No matter how well-equipped and well-prepared an AFL football team is, there’s still a certain amount of fortune required to achieve the ultimate. You could say the same about football literature.

When Fairfax journalist Konrad Marshall embedded himself within the Richmond Football Club to write an inside account of the Tigers’ 2017 season, literally no-one could have dreamed he’d end up writing the story of one of the most remarkable premierships the game had seen.

The result is arguably the most compelling book about the inner workings of an AFL club yet produced, certainly since what remains the standard for footy books, John Powers’ famous account of the 1977 season with Ron Barassi’s North Melbourne, “The Coach”.

Powers, too, got lucky, with North winning a famous premiership over Collingwood after a drawn and replayed grand final.
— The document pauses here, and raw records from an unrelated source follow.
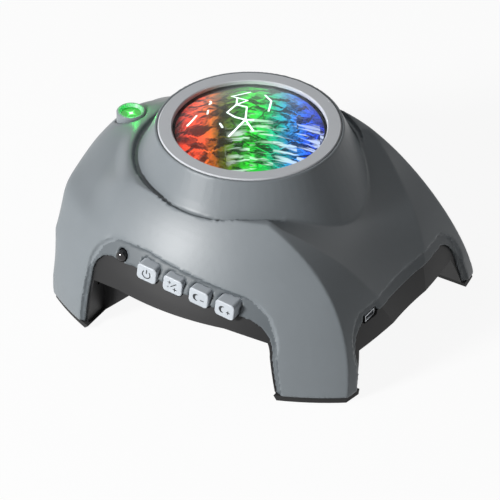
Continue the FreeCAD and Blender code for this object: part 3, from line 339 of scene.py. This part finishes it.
def streak_share(tree, local):
    """Wavy bright lines across the near half of the water pattern, on the green and blue side."""
    plain = add(tree, "ShaderNodeSeparateXYZ", {"Vector": local})
    panel = add(tree, "ShaderNodeMath", {0: plain.outputs["X"]}, operation="DIVIDE", i1=PANEL_MM)
    number = add(tree, "ShaderNodeMath", {0: panel.outputs[0]}, operation="FLOOR")
    jump = add(tree, "ShaderNodeCombineXYZ", {"Y": number.outputs[0]})
    stepped = add(tree, "ShaderNodeVectorMath", {0: jump.outputs[0], 2: local},
                  operation="MULTIPLY_ADD", i1=(0, PANEL_JUMP_MM, 0))
    squeezed = add(tree, "ShaderNodeVectorMath", {0: stepped.outputs[0]},
                   operation="MULTIPLY", i1=(STREAK_LENGTH, 1.0, 0.0))
    waves = add(tree, "ShaderNodeTexNoise", {"Vector": squeezed.outputs[0]},
                Scale=STREAKS_PER_MM, Detail=3.0, Roughness=0.55, Distortion=0.5)
    share = None
    for source, (start, end) in ((waves.outputs["Fac"], STREAK_EDGE),
                                 (plain.outputs["Y"], STREAK_NEAR_MM),
                                 (plain.outputs["X"], STREAK_SIDE_MM)):
        part = add(tree, "ShaderNodeMapRange", {"Value": source},
                   From_Min=start, From_Max=end).outputs[0]
        share = part if share is None else add(tree, "ShaderNodeMath", {0: share, 1: part},
                                               operation="MULTIPLY").outputs[0]
    return share


def water_light():
    """Wavy acrylic lit by the coloured lamps: bands of colour with folds, facets and bright streaks."""
    material, tree = new_finish("lit_water_texture")
    place = add(tree, "ShaderNodeTexCoord").outputs["Object"]
    local = add(tree, "ShaderNodeMapping", {"Vector": place}, vector_type="TEXTURE",
                Location=(CROWN_X, 0, 0), Rotation=(0, 0, VIEW_AZIMUTH),
                Scale=(MM, MM, MM)).outputs[0]
    wobble = add(tree, "ShaderNodeTexNoise", {"Vector": local},
                 Scale=BENDS_PER_MM, Detail=3.0, Roughness=0.6)
    shift = add(tree, "ShaderNodeVectorMath", {0: wobble.outputs["Color"]},
                operation="MULTIPLY_ADD", i1=(BEND_REACH_MM, BEND_REACH_MM, 0),
                i2=(-BEND_REACH_MM / 2, -BEND_REACH_MM / 2, 0))
    bent = add(tree, "ShaderNodeVectorMath", {0: local, 1: shift.outputs[0]},
               operation="ADD").outputs[0]
    across = add(tree, "ShaderNodeSeparateXYZ", {"Vector": bent})
    band = add(tree, "ShaderNodeMapRange", {"Value": across.outputs["X"]},
               From_Min=-BANDS_HALF_MM, From_Max=BANDS_HALF_MM)
    hue = add(tree, "ShaderNodeValToRGB", {0: band.outputs[0]})
    set_ramp(hue, LAMP_BANDS)
    lit = add(tree, "ShaderNodeMix", {6: hue.outputs[0], 7: fold_shade(tree, place, bent)},
              data_type="RGBA", blend_type="MULTIPLY", i0=1.0)
    pale = add(tree, "ShaderNodeMix", {6: hue.outputs[0]}, data_type="RGBA",
               i0=0.5, i7=linear("#f3fff9"))
    streaked = add(tree, "ShaderNodeMix",
                   {0: streak_share(tree, local), 6: lit.outputs[2], 7: pale.outputs[2]},
                   data_type="RGBA")
    # the IOR is far below acrylic's, for the same reason as the cover's
    shader = add(tree, "ShaderNodeBsdfPrincipled", {"Emission Color": streaked.outputs[2]},
                 Base_Color=linear("#191919"), Roughness=0.25, IOR=1.1, Emission_Strength=1.35)
    add(tree, "ShaderNodeOutputMaterial", {"Surface": shader.outputs[0]})
    return material


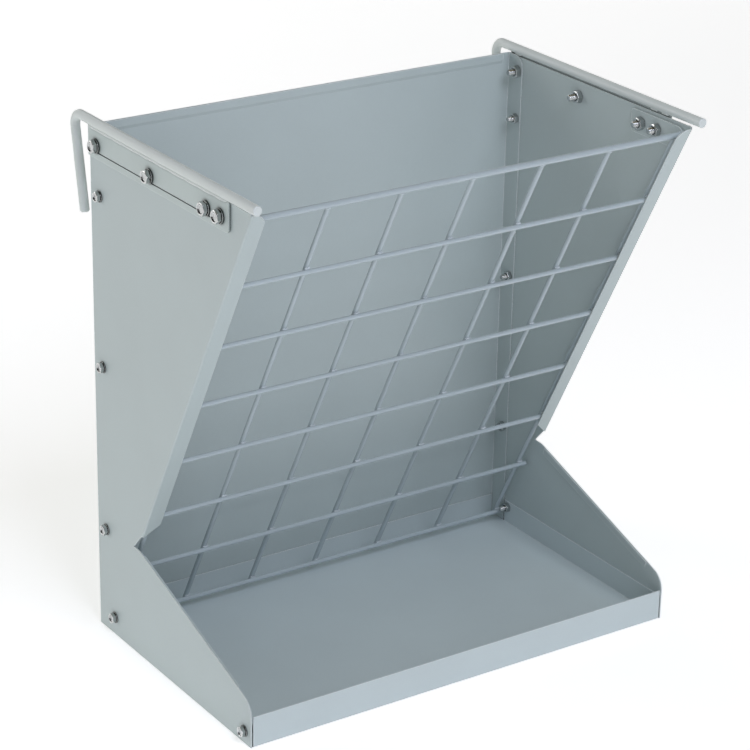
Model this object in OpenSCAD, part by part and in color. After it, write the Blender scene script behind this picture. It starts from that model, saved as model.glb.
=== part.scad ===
// Hay rack feeder: two folded side panels, a back panel and a floor tray in
// sheet steel, a sloping grid of welded wire in front of the hay, and a round
// rod along each top edge that hooks over a rail behind the feeder.
// X is the width, the front faces -Y, Z is up and 0 is the floor.

/* [Body] */
// Width over the outer faces of the side panels
body_w = 410; // [390:5:440]
// Height of the side panels
side_h = 440; // [430:1:450]
// Depth of the feeder at its top and at its tray
body_d = 245; // [240:1:250]
// Thickness of every folded sheet
sheet = 1; // [0.8:0.1:1.2]
// Outer radius of a fold
fold_r = 1.5; // [1.3:0.1:2]

/* [Side panels] */
// Depth at which the sloping front edge starts
slope_low_d = 75; // [74:0.5:76]
// Height at which the sloping front edge starts
slope_low_z = 110.7; // [109:0.1:112]
// Width of the flange folded along the sloping edge
front_flange_w = 14; // [12:0.5:16]
// Rounding of the flange at its top end
flange_top_r = 12; // [8:1:12]
// Height of the tray edge where it starts below the slope
tray_edge_z = 96.4; // [94:0.2:98]
// Height of the point where the tray edge would meet the front
tray_nose_z = 38; // [36:0.5:42]
// Rounding of the tray edge at the front
tray_nose_r = 16; // [12:1:18]
// Width of the hem folded along the tray edge
hem_w = 6; // [4:0.5:8]

/* [Back panel and floor tray] */
// Width of the flanges that the back panel is bolted by
back_flange_w = 20; // [18:0.5:20]
// Height of the hem at the top of the back panel
back_hem_h = 9; // [6:0.5:12]
// Height of the lip at the front of the tray
lip_h = 27; // [24:0.5:28]
// Height of the tray's side flanges
tray_flange_h = 22; // [20:0.5:24]

/* [Hooks] */
// Diameter of the hook rod
rod_dia = 8; // [7:0.5:9]
// Depth of the rod's front end
rod_front_d = 255; // [252:1:260]
// Rod centre above the top of the side panel
rod_rise = 5.5; // [5:0.1:6]
// Centre-line radius of the bend behind the feeder
bend_r = 10; // [8:0.5:12]
// Distance from the back of the feeder to the bend's centre
bend_back = 12; // [9:0.5:13]
// Angle by which the hook's leg leans back towards the panel
leg_lean = 10.5; // [6:0.5:11]
// Straight length of the leg
leg_len = 69.5; // [54:0.5:70]

/* [Hanger strips] */
// Thickness of the strip
strip_t = 2; // [1.5:0.5:2.5]
// Height of the strip up to its saddle under the rod
strip_h = 25.5; // [24:0.5:27]
// Depth of the strip's front end
strip_front_d = 216; // [212:1:216]

/* [Wire grid] */
// Diameter of the grid wires
wire_dia = 4; // [3.5:0.1:4]
// Diameter of the top rail
rail_dia = 5; // [4.5:0.1:5.5]
// Distance of the rail below the top of the slope, along it
rail_inset = 13.2; // [12:0.2:14]
// Spacing of the cross wires along the slope
row_pitch = 67.2; // [66.8:0.1:67.2]
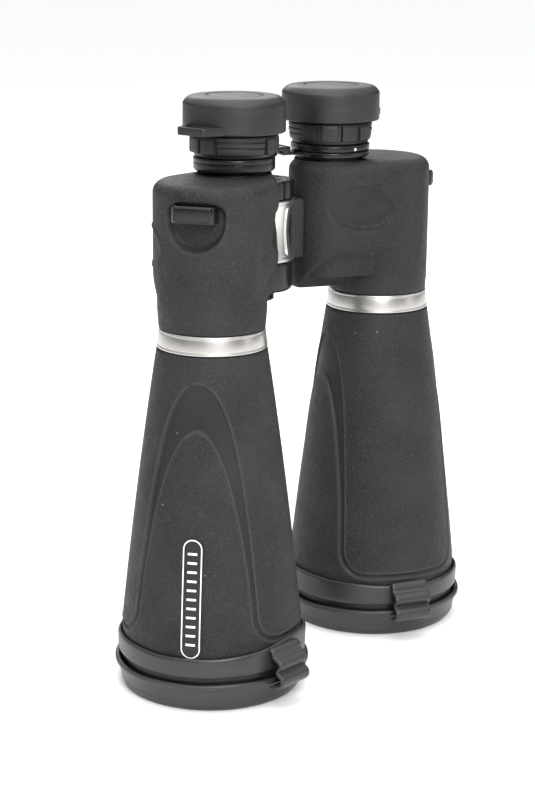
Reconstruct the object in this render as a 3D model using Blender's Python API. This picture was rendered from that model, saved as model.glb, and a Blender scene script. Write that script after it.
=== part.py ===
"""Giant Porro-prism binoculars, standing on their objective caps, eyepieces up.

Frame: +X is the user's right, +Y the top side in use, +Z from the objectives to the eyepieces.
The origin is the centre of the footprint, on the surface the caps stand on.
Each half is laid out in its own plan: u runs out from the hinge axis through the eyepiece axis
and the objective axis, v runs across it towards the top side.
"""
import math

import bmesh
import bpy
from mathutils import Matrix, Vector

MM = 0.001

# Plan of one half (mm)
TILT = math.radians(20.7)        # each half's u line drops this much below the X axis at rest
HINGE_Y = 27.7                   # hinge axis, above the footprint's centre line
OBJECTIVE_U = 70.9               # hinge axis to objective axis
EYEPIECE_U = 40.4                # hinge axis to eyepiece axis

# Heights (mm)
CAP_H = 14.4                     # objective cap
CAP_FLOOR = 2.6
BARREL_Z0 = 6.0                  # open front end of the barrel
RING_Z0, RING_Z1 = 18.5, 28.5    # rubber band that carries the objective cap
BAND_Z0, BAND_Z1 = 170.0, 179.2  # metal trim ring
HOUSING_Z0 = 179.5
LEDGE_Z = 183.5                  # underside of the housing's inner end
HOUSING_Z1 = 249.0
LUG_Z0, LUG_Z1 = 184.7, 199.3    # hinge lug of the left half
TUBE_Z1 = 231.0                  # top of the hinge tube of the right half
WHEEL_Z1 = 241.0
COLLAR_Z0, COLLAR_Z1 = 250.4, 257.2
GRIP_Z1 = 268.2                  # top of the eyecup's grip ring
EYECAP_Z0, EYECAP_Z1 = 268.9, 284.9

# Radii (mm)
BARREL_R = 44.2
BAND_R0, BAND_R1 = 26.7, 25.5    # trim ring, lower and upper edge
CAP_R, CAP_FOOT_R = 48.0, 42.7
RING_R = 46.4
LENS_R = 35.0                    # 70 mm objective
HOUSING_RO, HOUSING_RI = 30.2, 21.0   # housing's outer and inner end
HOUSING_SHIFT = 5.0              # its outer end is centred this far inside the objective axis
CAVITY_RO, CAVITY_RI = 22.0, 18.8
POCKET_U = 19.0                  # objective axis to the floor of the strap lug's pocket
LUG_U = 27.4                     # objective axis to the outer face of the strap lug
TUBE_R = 16.5                    # hinge tube
AXLE_R = 4.0
NECK_R = 17.2                    # eyepiece tube
COLLAR_R = 19.9
GRIP_R = 23.0
EYECUP_R = 22.6
EYECAP_R = 25.2

GAP = 0.3                        # between pieces that touch or nest
BEARING = 0.12                   # radial play of a turning fit
STEPS = 28                       # sides of a large round piece
STEPS_SMALL = 20

# Hinge of an objective cap's strap, outside the cap's rim (mm)
STRAP_R, STRAP_Z = 51.0, 15.5
STRAP_ANGLE = {-1: -92.0, 1: -119.0}   # degrees in plan, left and right
STRAP_W = 19.0

SIDES = {-1: "left", 1: "right"}

RUBBER = ("armour_rubber", (0.035, 0.036, 0.038), 0.62, 0.0)
SOFT_CAP = ("cap_rubber", (0.045, 0.046, 0.048), 0.55, 0.0)
BLACK_METAL = ("black_metal", (0.015, 0.015, 0.016), 0.28, 0.3)
SILVER = ("satin_aluminium", (0.62, 0.60, 0.58), 0.32, 1.0)
STEEL = ("steel", (0.55, 0.55, 0.56), 0.3, 1.0)
BRASS = ("brass", (0.72, 0.54, 0.24), 0.35, 1.0)
GLASS = ("coated_glass", (0.55, 0.62, 0.66), 0.05, 0.0)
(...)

But like “The Coach”, Marshall’s “Yellow & Black: A Season With Richmond”, is also a triumph of story-telling, gripping reading not only because of an amazing plot.

A brilliant writer, Marshall deftly interweaves the momentum built by Richmond throughout the season with tremendous interviews and insights with a wide array of characters that contribute to an AFL club’s operations; not just the players and coaches, but list managers, recruiters, psychologists, trainers and assorted volunteers who live and breathe their team.

Far from just a souvenir for still-delirious Richmond supporters, this book, on general sale from Wednesday, is a must-read for anyone with a passing interest in what makes a sporting organisation of any sort tick. And its lessons are considerable.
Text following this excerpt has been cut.